Step 5: Give a specific reason
Not “we’d love a backlink.” Instead: “Your analytics resources page lists interview prep and portfolio guides, and we published a free SQL screening guide that students use before internship interviews.”

That works because it respects the page’s purpose.

If you already run relationship-based link building, this is where a tool like Rankchase can help on the non-institutional side by surfacing more relevant collaboration partners for adjacent campaigns. That matters because institutional links are slow to earn, so you don’t want your whole authority strategy depending on them.

Rankchase collaboration partner discovery

Real Methods for Securing .GOV Backlinks

Government backlinks are even more misunderstood than .edu links.

Most agencies are not sitting around waiting for SEO pitches. They link for public service reasons. If your page does not make their page more useful to residents, businesses, educators, or program participants, the answer is usually no.

That’s why many SEOs fail here. They pitch like marketers when they need to think like public information staff.

Understanding What Government Websites Actually Link To

Government sites usually link out in a few predictable situations:

  • official partner organizations
  • public safety or public education resources
  • local business or tourism support materials
  • grants, compliance, training, or workforce resources
  • event partners and community programs
  • tools or documents that help residents complete a task

That gives you a clearer map.

A B2B SaaS homepage is rarely linkable to a public agency. But a well-made small business compliance checklist, local permit explainer, accessibility resource, emergency preparedness guide, or workforce training tool might be.

The strongest .gov opportunities usually happen when your content helps them serve a public-facing mission.

A quick qualification test:

  • Does this page solve a real public need?
  • Is it non-promotional enough for a public website to reference?
  • Would a communications officer feel comfortable defending the link internally?
  • Does it support an existing program, department goal, or resource page?

If two or more answers are no, don’t pitch yet.

A Step-by-Step Approach for Pitching Government Agencies

The process is slower than normal outreach, but it’s not mysterious.

Step 1: Find pages with external linking behavior already built in
Resource hubs, local business support pages, public guidance pages, community partner pages, and training directories are much more realistic than random agency pages.

Step 2: Map your asset to the agency’s mandate
A city sustainability office cares about different things than a workforce development board. Your angle should fit the agency’s actual job.

Step 3: Remove commercial friction
If the landing page is full of aggressive CTAs, popups, or self-promotional copy, many government contacts will stop there. Build or adapt a cleaner version if needed.

Step 4: Lead with usefulness, not SEO language
You are suggesting a resource, not requesting authority.

Step 5: Make verification easy
Include who created the resource, why it exists, who it serves, and any supporting data or credentials.

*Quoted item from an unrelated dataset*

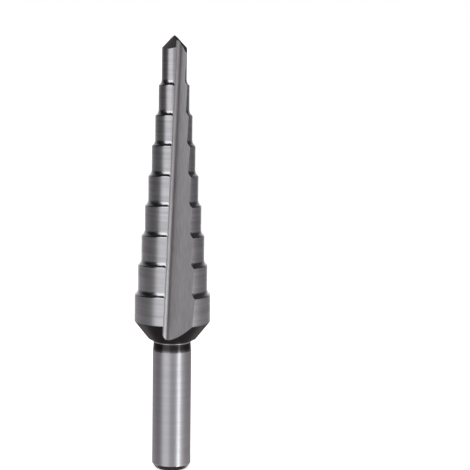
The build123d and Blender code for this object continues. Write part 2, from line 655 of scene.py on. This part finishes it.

Here’s a simple email angle that works better than generic outreach:

“You maintain a small business permitting resource page for local applicants. We recently published a plain-language permit preparation checklist built for first-time applicants. If you think it helps residents avoid common mistakes, it may be a useful addition.”

That tone works because it fits government logic: clarity, public utility, reduced friction.

Short checklist before you send a .gov pitch:

  • The page is genuinely useful without a sales call
  • The topic fits the agency’s public role
  • The target page already links externally or curates resources
  • You can explain the value in two sentences
  • You would still be happy with the placement if it sent referral traffic but no ranking lift

That last point matters. It keeps you out of manipulative thinking.

Setting Realistic Expectations for Institutional Link Building

Here’s the honest answer from actual campaign work: institutional links are usually a bonus layer, not the engine of your SEO program.

They are hard to scale, slow to land, and uneven across industries. If you sell accounting software for enterprise procurement teams, you may have some .edu or .gov angles, but they will never be as plentiful as relevant trade publications, software directories, associations, partner content, or niche editorial links.

That does not make institutional links overrated. It just puts them in the right box.

Use them when:

  • your asset has educational or public value
  • your topic overlaps with academia, workforce, public service, compliance, health, research, or community support
  • you can support outreach with a genuinely useful page
  • the opportunity is editorial and context-rich

Do not build your whole plan around them when:

  • your site has weak commercial pages and no linkable assets
  • your niche has almost no natural institutional overlap
  • you are trying to patch authority problems with vanity links
  • the only available placements are user-generated junk

A realistic benchmark is this: one excellent institutional link can be more valuable than a pile of cheap “institutional” placements, but many campaigns will only land a handful per year.

That’s normal.

And if your broader strategy includes partner-based link building, be nuanced about it. Google discourages manipulative link schemes and excessive exchanges intended to manipulate rankings, but the web naturally contains relevant editorial links between related sites, collaborators, and resource partners. The difference is intent, scale, and context.

Final Verdict: Are Institutional Links Actually Worth the Effort?

Yes, real .edu and .gov backlinks are worth the effort.

No, the domain suffix alone is not the value.

That distinction is where most people either waste money or build something durable.

If the link comes from a relevant, editorially reviewed, useful page on a legitimate institutional site, it can be excellent for SEO, credibility, and referral value. If it comes from a spammed profile, abandoned comment section, fake institutional clone, or paid placement package designed to game rankings, it is usually a bad buy and sometimes a liability.

So the smartest way to think about institutional links is this:

  • Don’t chase them because they are .edu or .gov
  • Chase them because the page is trusted, relevant, and hard to fake
  • Build assets that deserve institutional citations
  • Treat “guaranteed placements” with suspicion
  • Use institutional links as part of a broader relevance-first authority strategy

That’s the truth behind the hype.

Not SEO gold by default. Not complete scams across the board. Just high-upside links when earned for the right reasons.